Technical indicators are tools used by traders in what’s called technical analysis to try and forecast future price movements of stocks and other securities. They are mathematical calculations based on things like historical price, trading volume, or open interest. There are two main types:

  • Overlays which are plotted on the same chart as the price data, like moving averages and Bollinger Bands.
  • Oscillators which create a separate chart that fluctuates between a high and low range, like the Relative Strength Index (RSI) or the Stochastic Oscillator.

These indicators can help give traders clues about things like:

  • Trends: Whether the price is likely to keep going up, going down, or stay about the same
  • Momentum: How strong the price movement is
  • Overbought or Oversold Conditions: When a stock might be due for a price correction

Here are some of the most popular technical indicators:

  • Moving Average Convergence Divergence (MACD): This compares a short-term and long-term moving average to measure momentum and identify potential trend reversals.
  • Relative Strength Index (RSI): This measures the recent price movements to gauge if a stock is overbought or oversold.
  • Bollinger Bands: These show a range of volatility around a moving average, with the bands widening during volatile periods and contracting during calmer periods.

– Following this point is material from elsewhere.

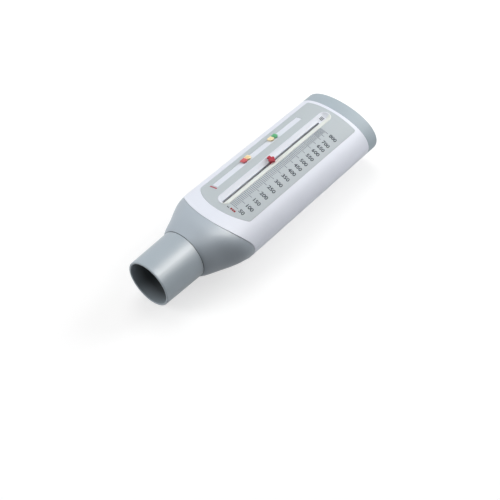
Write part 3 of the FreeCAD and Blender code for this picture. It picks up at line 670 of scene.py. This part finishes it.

It’s important to remember that technical indicators are not perfect and shouldn’t be used alone to make investment decisions. The share market is complex and there are many factors that can affect share prices. But technical indicators can be a valuable tool for traders when used in conjunction with other forms of analysis.

Where can I learn more about share prices?

Several resources can help you understand share prices better:

  • Stock market websites and apps often have educational sections.
  • Financial news websites and publications provide articles and analysis on share prices.
  • Consider taking online courses or reading books on stock market investing.